1. Irish Famine Memorial
A 12-foot Celtic cross stands in Heritage Park in the Flats, commemorating the 150th anniversary of the Irish Famine that ravaged the Emerald Isle from 1845 to 1850. The Cleveland Famine Memorial Committee commissioned Eamon D'Arcy to carve the gray stone statue, erected in September 2000. On the back is a bronze sculpture by artist Paula Blackman depicting pregnant Irish mother Bridget O'Donnell and her two children who were evicted during the food shortage. "Many died, but many worked, becoming police officers and judges," says John O'Brien Jr., memorial committee member, "making Cleveland an incredible place to live."
2. Richard Wagner
Cleveland's Goethe-Schiller Society didn't stop after erecting the 1907 double statue of German literature giants Johann Wolfgang Goethe and Friedrich Schiller in the Cleveland Cultural Gardens.
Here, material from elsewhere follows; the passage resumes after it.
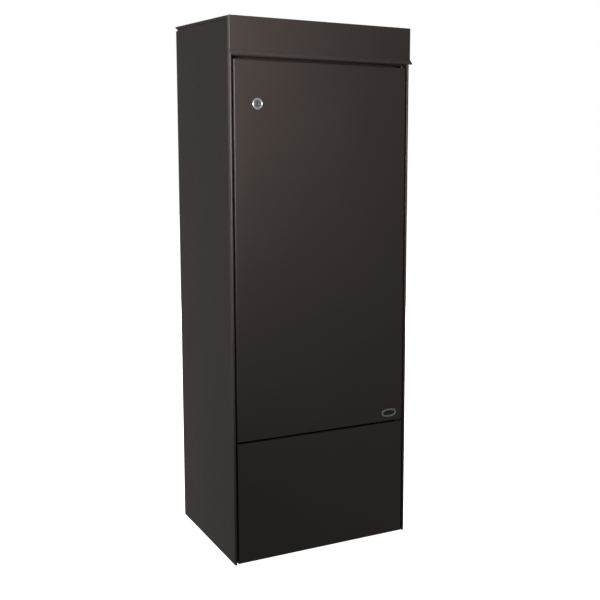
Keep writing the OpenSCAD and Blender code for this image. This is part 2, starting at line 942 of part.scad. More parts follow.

Four years later, it debuted a statue of German composer Richard Wagner, "the greatest of musical composers," as The Plain Dealer put it then. The stone statue of Wagner, dressed in a long coat and clutching a book, stands atop a bluff in Edgewater Park overlooking Lake Erie. In February 1924, his son, Siegfried, trekked through the park to visit the statue and snap his photo in front of it. Created by local sculptor Herman N. Matzen, it's near one of the park's western parking lots.
3. Lincoln Memorial
Though our 16th president visited Cleveland only once in his life — and once in death, to be fair — its residents memorialized him nearly 70 years after his assassination. A Max Kalish sculpture of Lincoln delivering the Gettysburg Address stands on Mall C, near the Board of Education building, facing the Peace Memorial Fountain. It took nine years to erect the completed work because of disagreements on who should sculpt the statue and where it would be placed (the intersection of Huron and Euclid avenues in Playhouse Square was once an option). It was unveiled on Feb. 12, 1932, on Lincoln's birthday.
4. Free Stamp
If you've puzzled over the giant steel and aluminum stamp next to City Hall, thank the Standard Oil Co. of Ohio. It commissioned the 28-foot-tall, 49-foot-wide statement piece in December 1982, with plans to place it facedown outside the company's skyscraper on Public Square. But when BP America bought Standard Oil, it rejected the Claes Oldenburg and Coosje van Bruggen work, saying only that it was "inappropriate." (Let's be frank: In its proposed position, the piece looked a bit phallic.) Finally, the city agreed to put it in Willard Park next to City Hall. Because BP had "tossed" the work, the artists placed the stamp on its side, as if it had been thrown from its planned location.
5. Rodin's The Thinker
There are 25 casts of Auguste Rodin's famed sculpture The Thinker — and one has been pondering who-knows-what in front of the Cleveland Museum of Art since 1917. Fewer than 10 of those 6-foot-tall Thinkers were cast during Rodin's lifetime, and ours was one of them. But a bomb with the power of about three sticks of dynamite irreparably shredded The Thinker's base and lower legs in 1970. No one was held responsible for the blast, though many believe it was the work of a radical group against the Vietnam War. Conservationists rejected the idea of recasting the Rodin work, opting to keep it in its damaged condition as a reminder of an era of political unrest.